### TASK STATEMENT
Collect each line holding the string "data".

>> START

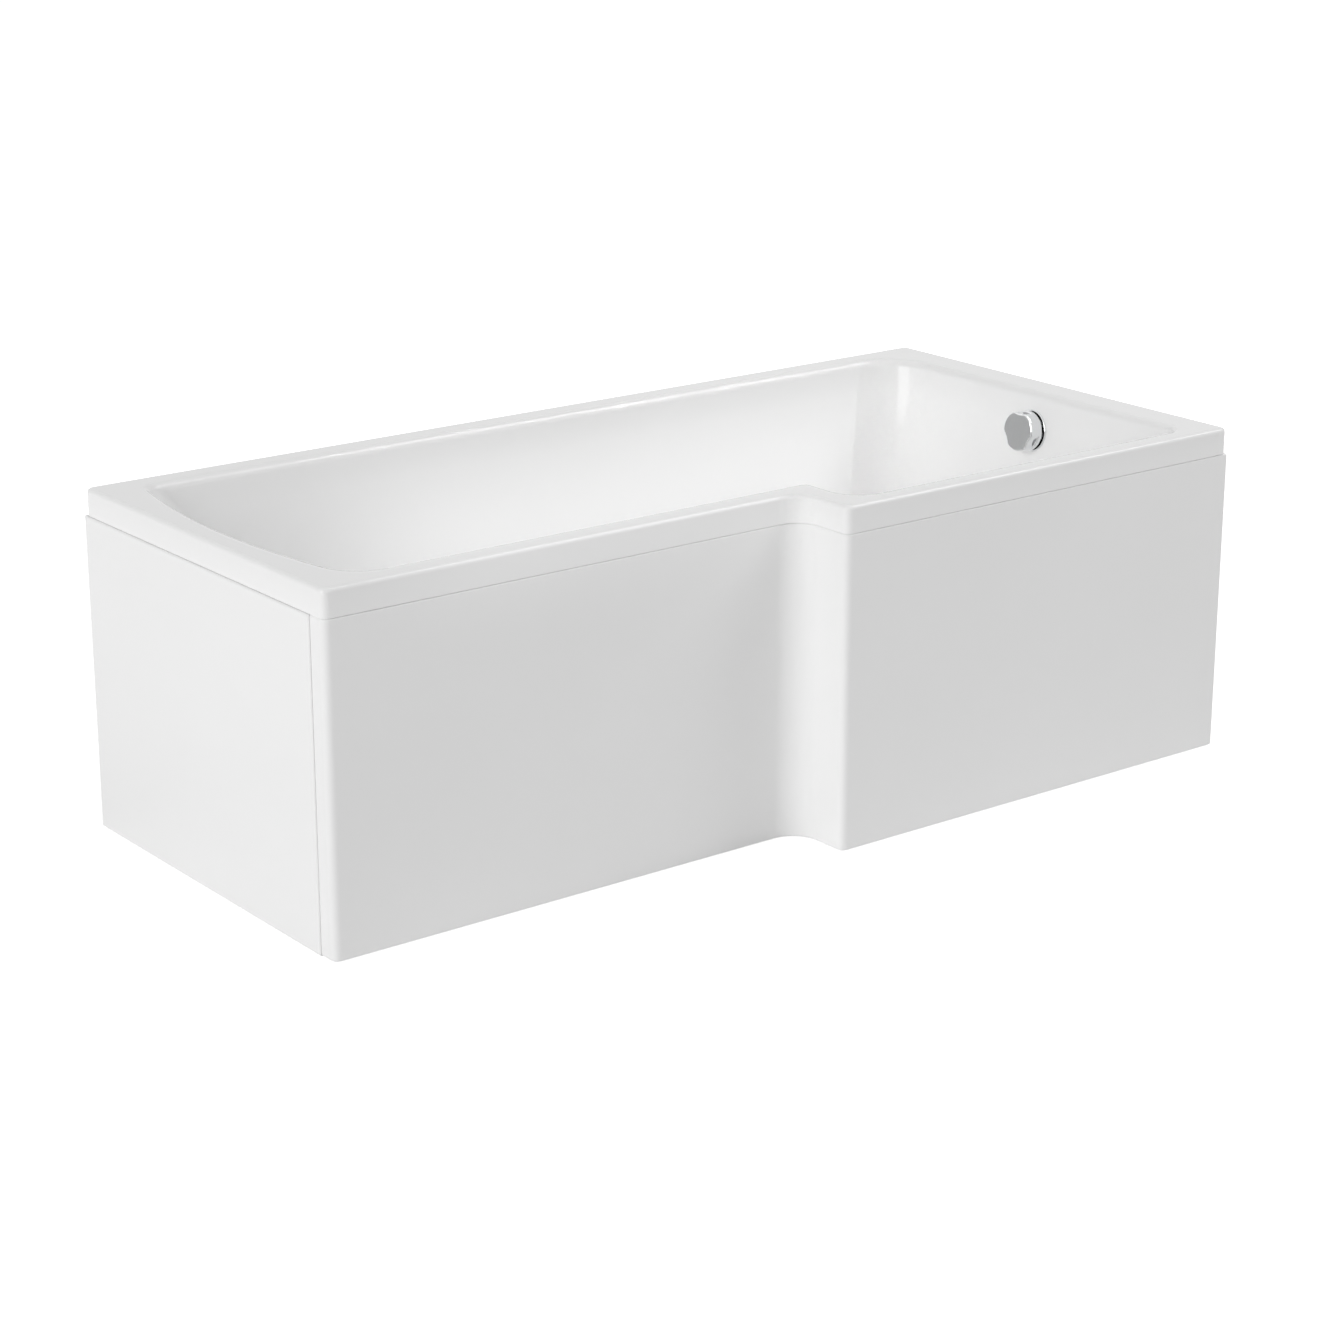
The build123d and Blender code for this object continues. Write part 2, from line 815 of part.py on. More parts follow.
# End panel: a shallow tray standing a little proud of the front panel's return
end_face = left_x - end_panel_proud
end_low = (end_face, narrow_y + return_width + panel_joint_gap, panel_floor_gap)
end_high = (end_face + panel_flange, back_y, panel_top)
with BuildPart() as end_panel:
    add(bar(end_low, end_high))
    fillet(end_panel.faces().sort_by(Axis.X)[0].edges(), panel_edge_radius)
    add(
        bar(
            tuple(place + panel_thickness for place in end_low),
            (end_high[0] + panel_thickness, end_high[1] - panel_thickness, panel_top - panel_thickness),
        ),
        mode=Mode.SUBTRACT,
    )
save(end_panel.part, "end_panel")

# Wooden strips on the panels' bottom flanges
strip_low = panel_floor_gap + panel_thickness + bond_gap
strip_high = strip_low + panel_batten_height
strip_in = panel_thickness + bond_gap
strip_out = strip_in + panel_batten_depth
strip_end = panel_thickness + panel_batten_end_gap
with BuildPart() as panel_batten_narrow:
    add(
        bar(
            (left_x + strip_end, narrow_y + strip_in, strip_low),
            (step_x - step_corner_radius - panel_batten_end_gap, narrow_y + strip_out, strip_high),
        )
    )
save(panel_batten_narrow.part, "panel_batten_narrow")

with BuildPart() as panel_batten_wide:
    add(
        bar(
            (step_x + strip_end, wide_y + strip_in, strip_low),
            (right_x - panel_batten_end_gap, wide_y + strip_out, strip_high),
        )
    )
save(panel_batten_wide.part, "panel_batten_wide")

with BuildPart() as panel_batten_end:
    add(
        bar(
            (end_face + strip_in, end_low[1] + strip_end, strip_low),
            (end_face + strip_out, back_y - strip_end, strip_high),
        )
    )
save(panel_batten_end.part, "panel_batten_end")

# Overflow: flange with water slots round the knob's bearing, screwed into an elbow behind the wall
hub_front = bond_gap + overflow_flange_thickness + overflow_hub_front
spindle_bore = spindle_radius + fit_gap
with BuildPart() as overflow_flange:
    disc = overflow_plane.offset(bond_gap)
    add(ring(disc, overflow_flange_radius, overflow_thread_bore, overflow_flange_thickness))
    fillet(front_circle(overflow_flange), overflow_flange_edge)
    thread = disc.offset(-overflow_thread_length)
    add(ring(thread, overflow_thread_radius, overflow_thread_bore, overflow_thread_length))
    hub = overflow_plane.offset(hub_front - overflow_hub_length)
    add(ring(hub, overflow_hub_radius, spindle_bore, overflow_hub_length))
    with BuildSketch(disc):
        with PolarLocations((overflow_hub_radius + overflow_thread_bore) / 2, 3, start_angle=30):
            Rectangle(overflow_thread_bore - overflow_hub_radius + 2 * rib_root, spoke_width)
    extrude(amount=overflow_flange_thickness)
save(overflow_flange.part, "overflow_flange")

with BuildPart() as overflow_gasket:
    behind = overflow_plane.offset(-backing_out - bond_gap - gasket_thickness)
    add(ring(behind, elbow_flange_radius, overflow_thread_radius + bond_gap, gasket_thickness))
save(overflow_gasket.part, "overflow_gasket")

elbow_front = -backing_out - 2 * bond_gap - gasket_thickness
cup_centre = overflow_plane.origin + overflow_plane.z_dir * (elbow_front - elbow_pipe_depth)
pipe_x = cup_centre.X
cable_y = overflow_y - cable_offset
socket_radius = pipe_radius + fit_gap + pipe_socket_wall
socket_bottom = cup_centre.Z - elbow_radius - pipe_socket_length
gland_bottom = cup_centre.Z - cable_gland_inset - cable_gland_length
with BuildPart() as overflow_elbow:
    cup_end = overflow_plane.offset(elbow_front - elbow_depth)
    rim = overflow_plane.offset(elbow_front - elbow_flange_thickness)
    socket = Plane(origin=(pipe_x, overflow_y, socket_bottom))
    gland = Plane(origin=(pipe_x, cable_y, gland_bottom))
    add(ring(rim, elbow_flange_radius, 0, elbow_flange_thickness))
    add(ring(cup_end, elbow_radius, 0, elbow_depth))
    add(ring(socket, socket_radius, 0, cup_centre.Z - socket_bottom))
    add(ring(gland, cable_gland_radius, 0, cable_gland_length))
    cup_depth = elbow_depth - elbow_wall - elbow_flange_thickness
    add(ring(cup_end.offset(elbow_wall), elbow_radius - elbow_wall, 0, cup_depth), mode=Mode.SUBTRACT)
    through = ring(rim, overflow_thread_radius + fit_gap, 0, elbow_flange_thickness)
    add(through, mode=Mode.SUBTRACT)
    add(ring(socket, pipe_radius + fit_gap, 0, pipe_insert + bond_gap), mode=Mode.SUBTRACT)
    add(ring(socket, pipe_bore, 0, cup_centre.Z - socket_bottom), mode=Mode.SUBTRACT)
    add(ring(gland, cable_radius + fit_gap, 0, cable_insert + bond_gap), mode=Mode.SUBTRACT)
save(overflow_elbow.part, "overflow_elbow")

# Knob, hollow at the back, on a spindle that winds the cable on a drum
knob_back = overflow_plane.offset(knob_stand_off)


def round_point(radius, degrees):
    return (radius * math.cos(math.radians(degrees)), radius * math.sin(math.radians(degrees)))


with BuildPart() as knob_grip:
    with BuildSketch(knob_back) as outline:
        with BuildLine():
            for middle in (90, 210, 330):
                start = round_point(knob_radius, middle - knob_hollow_half_angle)
                deep = round_point(knob_radius - knob_hollow_depth, middle)
                end = round_point(knob_radius, middle + knob_hollow_half_angle)
                ThreePointArc(start, deep, end)
                crown = round_point(knob_radius, middle + 60)
                after = round_point(knob_radius, middle + 120 - knob_hollow_half_angle)
                ThreePointArc(end, crown, after)
        make_face()
        fillet(outline.vertices(), knob_corner_radius)
    extrude(amount=knob_height)
    fillet(knob_grip.faces().sort_by(overflow_axis)[-1].edges(), knob_edge_radius)

with BuildPart() as overflow_knob:
    add(ring(knob_back, knob_radius, 0, knob_skirt))
    fillet(front_circle(overflow_knob), knob_edge_radius)
    add(knob_grip.part)
    room = knob_radius - knob_hollow_depth - knob_wall
    add(ring(knob_back, room, knob_boss_radius, knob_height - knob_face), mode=Mode.SUBTRACT)
    add(ring(knob_back, spindle_bore, 0, knob_height - knob_face), mode=Mode.SUBTRACT)
save(overflow_knob.part, "overflow_knob")

spindle_end = overflow_plane.offset(-spindle_reach)
with BuildPart() as knob_spindle:
    spindle_length = spindle_reach + knob_stand_off + knob_height - knob_face - fit_gap
    add(ring(spindle_end, spindle_radius, 0, spindle_length))
save(knob_spindle.part, "knob_spindle")

with BuildPart() as cable_drum:
    add(ring(spindle_end, plug_lift / math.radians(knob_turn_degrees), spindle_bore, drum_width))
save(cable_drum.part, "cable_drum")

# Waste: flange and stem through the floor, with a spider that guides the lift pin
flange_bottom = floor_height + bond_gap
stem_bottom = flange_bottom - waste_stem_length
with BuildPart() as waste_flange:
    top_disc = Plane(origin=(waste_x, waste_y, flange_bottom))
    stem = Plane(origin=(waste_x, waste_y, stem_bottom))
    add(ring(top_disc, waste_flange_radius, waste_stem_bore, waste_flange_height))
    top_edges = waste_flange.edges().filter_by(GeomType.CIRCLE).group_by(SortBy.RADIUS)[-1]
    fillet(top_edges.sort_by(Axis.Z)[-1], waste_flange_edge)
    add(ring(stem, waste_stem_radius, waste_stem_bore, waste_stem_length))
    add(ring(stem, waste_guide_radius, lift_pin_radius + fit_gap, waste_spider_height))
    with BuildSketch(stem):
        with PolarLocations((waste_guide_radius + waste_stem_bore) / 2, 3):
            Rectangle(waste_stem_bore - waste_guide_radius + 2 * rib_root, waste_spider_rib)
    extrude(amount=waste_spider_height)
save(waste_flange.part, "waste_flange")

with BuildPart() as waste_gasket:
    under = Plane(origin=(waste_x, waste_y, backing_bottom - bond_gap - gasket_thickness))
    add(ring(under, waste_gasket_radius, waste_stem_radius + bond_gap, gasket_thickness))
save(waste_gasket.part, "waste_gasket")

body_top = backing_bottom - 2 * bond_gap - gasket_thickness
body_floor = waste_body_bottom + tail_floor
socket_end = waste_x + waste_body_radius + pipe_socket_length
gland_end = waste_x + cable_gland_inset + cable_gland_length
with BuildPart() as waste_body:
    centre = Plane(origin=(waste_x, waste_y, 0))
    inlet = Plane(origin=(waste_x, waste_y, pipe_inlet_height), z_dir=(1, 0, 0))
    gland = Plane(origin=(gland_end, cable_y, pipe_inlet_height), z_dir=(-1, 0, 0))
    tail = centre.offset(waste_body_bottom - tail_length)
    rim = centre.offset(body_top - waste_body_flange_height)
    add(ring(rim, waste_body_flange_radius, 0, waste_body_flange_height))
    add(ring(centre.offset(waste_body_bottom), waste_body_radius, 0, body_top - waste_body_bottom))
    add(ring(tail, tail_radius, 0, tail_length))
    add(ring(inlet, socket_radius, 0, socket_end - waste_x))
    add(ring(gland, cable_gland_radius, 0, cable_gland_length))
    cavity = ring(centre.offset(body_floor), waste_stem_radius + fit_gap, 0, body_top - body_floor)
    add(cavity, mode=Mode.SUBTRACT)
    add(ring(tail, tail_bore, 0, tail_length + tail_floor), mode=Mode.SUBTRACT)
    add(ring(inlet, pipe_bore, 0, socket_end - waste_x), mode=Mode.SUBTRACT)
    pipe_seat = inlet.offset(socket_end - waste_x - pipe_insert - bond_gap)
    add(ring(pipe_seat, pipe_radius + fit_gap, 0, pipe_insert + bond_gap), mode=Mode.SUBTRACT)
    add(ring(gland, cable_radius + fit_gap, 0, cable_insert + bond_gap), mode=Mode.SUBTRACT)
save(waste_body.part, "waste_body")


def along(points, outer, inner):
    """Tube, or a rod when inner is 0, that runs down and then turns through a round bend."""
    with BuildPart() as tube:
        with BuildLine():
            FilletPolyline(*points, radius=pipe_bend_radius)
        with BuildSketch(Plane(origin=points[0], z_dir=(0, 0, -1))):
            Circle(outer)
            if inner > 0:
                Circle(inner, mode=Mode.SUBTRACT)
        sweep()
    return tube.part


with BuildPart() as overflow_pipe:
    pipe_run = [
        (pipe_x, overflow_y, socket_bottom + pipe_insert),
        (pipe_x, overflow_y, pipe_inlet_height),
        (socket_end - pipe_insert, overflow_y, pipe_inlet_height),
    ]
    add(along(pipe_run, pipe_radius, pipe_bore))
save(overflow_pipe.part, "overflow_pipe")

with BuildPart() as cable_sheath:
    cable_run = [
        (pipe_x, cable_y, gland_bottom + cable_insert),
        (pipe_x, cable_y, pipe_inlet_height),
        (gland_end - cable_insert, cable_y, pipe_inlet_height),
    ]
    add(along(cable_run, cable_radius, 0))
save(cable_sheath.part, "cable_sheath")

with BuildPart() as cable_clips:
    for turn in range(cable_clip_count):
        level = socket_bottom - cable_clip_first - turn * cable_clip_spacing
        on_pipe = Plane(origin=(pipe_x, overflow_y, level))
        on_cable = Plane(origin=(pipe_x, cable_y, level))
        add(ring(on_pipe, pipe_radius + fit_gap + cable_clip_wall, 0, cable_clip_height))
        add(ring(on_cable, cable_radius + fit_gap + cable_clip_wall, 0, cable_clip_height))
        add(ring(on_pipe, pipe_radius + fit_gap, 0, cable_clip_height), mode=Mode.SUBTRACT)
        add(ring(on_cable, cable_radius + fit_gap, 0, cable_clip_height), mode=Mode.SUBTRACT)
save(cable_clips.part, "cable_clips")

# Plug: a domed cap with a seal under it, carried by the lift pin
seal_bottom = flange_bottom + waste_flange_height + bond_gap
plug_bottom = seal_bottom + plug_seal_height + fit_gap
waste_axis = Axis((waste_x, waste_y, 0), (0, 0, 1))
with BuildPart() as waste_plug:
    with BuildSketch(Plane(origin=(waste_x, waste_y, plug_bottom), x_dir=(1, 0, 0), z_dir=(0, -1, 0))):
        with BuildLine():
            apex = (0, plug_rim_height + plug_dome_height)
            Polyline(apex, (0, 0), (plug_radius, 0), (plug_radius, plug_rim_height))
            TangentArc(apex, (plug_radius, plug_rim_height), tangent=(1, 0))
        make_face()
    revolve(axis=waste_axis)
    under = Plane(origin=(waste_x, waste_y, plug_bottom - plug_socket_length))
    add(ring(under, plug_socket_radius, lift_pin_radius + fit_gap, plug_socket_length))
save(waste_plug.part, "waste_plug")

with BuildPart() as plug_seal:
    seat = Plane(origin=(waste_x, waste_y, seal_bottom))
    add(ring(seat, plug_seal_radius, plug_seal_bore, plug_seal_height))
save(plug_seal.part, "plug_seal")

with BuildPart() as lift_pin:
    pin_end = Plane(origin=(waste_x, waste_y, plug_bottom - fit_gap - lift_pin_length))
    add(ring(pin_end, lift_pin_radius, 0, lift_pin_length))
save(lift_pin.part, "lift_pin")
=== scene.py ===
import json
import math

import bpy
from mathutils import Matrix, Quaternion, Vector


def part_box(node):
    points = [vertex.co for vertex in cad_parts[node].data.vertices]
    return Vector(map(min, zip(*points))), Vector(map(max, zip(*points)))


# L-shaped shower bath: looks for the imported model, in metres and in the model's own frame

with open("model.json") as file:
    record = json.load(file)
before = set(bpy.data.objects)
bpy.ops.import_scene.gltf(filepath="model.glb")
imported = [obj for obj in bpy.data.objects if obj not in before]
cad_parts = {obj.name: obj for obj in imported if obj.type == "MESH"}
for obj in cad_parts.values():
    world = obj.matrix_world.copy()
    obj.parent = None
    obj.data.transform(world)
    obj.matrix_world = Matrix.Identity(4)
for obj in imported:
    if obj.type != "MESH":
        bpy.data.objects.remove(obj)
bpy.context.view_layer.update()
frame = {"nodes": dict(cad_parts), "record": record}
nodes = frame["nodes"]
joints = frame["record"]["behaviour"]["joints"]
knob_axis = next(joint["axis"] for joint in joints if joint["name"] == "knob_turn")

# Most values of a noise texture lie between these two
NOISE_LOW, NOISE_HIGH = 0.3, 0.7

# The tub's colour goes from that of the basin, painted lighter as painted light for the light bounced
# inside it, to that of the rim between these heights
BASIN_TOP, DECK_FOOT = 0.50, 0.555

# Cosines to the knob's axis between which its rounded edge ends and its flat face starts
KNOB_EDGE, KNOB_FACE = 0.90, 0.995

# Strength of the world on the object, and of the floor's glow as the camera sees it
SKY_LEVEL = 0.35
FLOOR_GLOW = 0.72

FLOOR_SIZE = 60.0
FLOOR_LEVEL = -0.0005

CAMERA_PLACE = (-3.00036, -3.87689, 1.79853)
CAMERA_DOWN, CAMERA_HEADING = 17.88, -37.41
CAMERA_LENS, CAMERA_SENSOR = 85.46, 36.0
CAMERA_REACH = 50.0


# Node helpers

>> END

### WRITTEN SOLUTION
    points = [vertex.co for vertex in cad_parts[node].data.vertices]
before = set(bpy.data.objects)
imported = [obj for obj in bpy.data.objects if obj not in before]
    obj.data.transform(world)
        bpy.data.objects.remove(obj)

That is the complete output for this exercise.